For the first time in independent India, a state chief minister levelled corruption charges against a sitting supreme court judge. Among others, Reddy specifically referred to the Amravati land scam in which Justice Ramana's daughters have been named as accused in the FIR. The Supreme Court on November 25 lifted the gag order imposed on the media by the Andhra Pradesh High Court and stayed further investigation.

Reddy then referred to an opinion Justice Ramana gave the CJI in 2017 about the suitability of certain judges recommended for the Andhra Pradesh high court. Justice Ramana's opinion was allegedly identical to that of Chandrababu Naidu when he was chief minister. "Sri Justice N.V Ramana has been influencing the sittings of the High Court including the roster of a few Honourable Judges and instances of how matters important to Telugu Desam Party have been allocated to a few Honourable Judges…," Reddy told CJI Bobde. Reddy added that he has annexed documents proving the "nexus" between Justice Ramana, TDP, and a few judges of the high court.

Reddy's critics however hit back saying he was responding to Justice Ramana's ruling on fast-tracking cases pertaining to sitting politicians.
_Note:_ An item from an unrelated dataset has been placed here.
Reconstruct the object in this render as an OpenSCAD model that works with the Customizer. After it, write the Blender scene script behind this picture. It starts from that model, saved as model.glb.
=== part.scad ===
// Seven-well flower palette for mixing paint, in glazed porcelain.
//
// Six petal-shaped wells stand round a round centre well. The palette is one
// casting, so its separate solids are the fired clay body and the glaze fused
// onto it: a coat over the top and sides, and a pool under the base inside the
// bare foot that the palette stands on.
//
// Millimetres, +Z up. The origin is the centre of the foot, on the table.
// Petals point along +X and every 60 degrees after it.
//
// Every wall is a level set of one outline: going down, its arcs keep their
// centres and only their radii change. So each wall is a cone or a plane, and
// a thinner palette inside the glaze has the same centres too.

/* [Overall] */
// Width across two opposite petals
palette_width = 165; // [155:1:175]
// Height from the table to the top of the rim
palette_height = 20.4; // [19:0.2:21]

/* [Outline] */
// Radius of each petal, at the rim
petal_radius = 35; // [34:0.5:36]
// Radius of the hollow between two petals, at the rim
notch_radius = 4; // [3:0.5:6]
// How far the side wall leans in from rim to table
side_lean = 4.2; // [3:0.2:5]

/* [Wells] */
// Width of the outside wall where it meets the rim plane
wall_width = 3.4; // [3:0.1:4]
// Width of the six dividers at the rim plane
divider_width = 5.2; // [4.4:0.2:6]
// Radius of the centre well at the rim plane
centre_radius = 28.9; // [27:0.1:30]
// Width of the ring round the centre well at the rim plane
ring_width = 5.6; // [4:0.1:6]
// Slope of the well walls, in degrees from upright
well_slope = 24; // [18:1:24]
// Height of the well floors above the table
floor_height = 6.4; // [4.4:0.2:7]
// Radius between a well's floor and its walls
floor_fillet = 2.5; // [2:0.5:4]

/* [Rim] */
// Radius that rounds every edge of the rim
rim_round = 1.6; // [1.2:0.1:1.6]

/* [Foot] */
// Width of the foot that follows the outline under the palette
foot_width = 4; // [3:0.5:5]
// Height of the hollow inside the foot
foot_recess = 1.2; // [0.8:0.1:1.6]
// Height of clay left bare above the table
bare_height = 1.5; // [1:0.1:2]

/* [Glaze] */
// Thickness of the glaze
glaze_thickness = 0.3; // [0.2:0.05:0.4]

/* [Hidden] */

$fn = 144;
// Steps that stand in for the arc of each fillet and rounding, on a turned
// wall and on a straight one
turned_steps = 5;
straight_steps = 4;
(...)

This was however not the first time Justice Ramana was accused of malpractice. In 2013, a plea was filed in the supreme court seeking the removal of the newly elevated top court judge. In their plea, advocates M. Manohar Reddy and M.V. Narasimha Reddy had alleged that Justice Ramana had suppressed information about a pending criminal case against him.

Dismissing the plea, the Supreme Court had observed that the plea was filed as a ruse to malign a judge. The top court had said one could not suppress information they did not have.

"This writ petition professed to have been filed in public interest is, in our view, but a ruse to malign respondent No.3. In his report to the Chief Justice of India the (then) Chief Justice, Andhra Pradesh High Court, had made the following comment: The incident occurred almost 30 years ago. The case against Justice Ramana was withdrawn almost 10 years ago. That it should be raked up now is a little inexplicable," the division bench had ruled.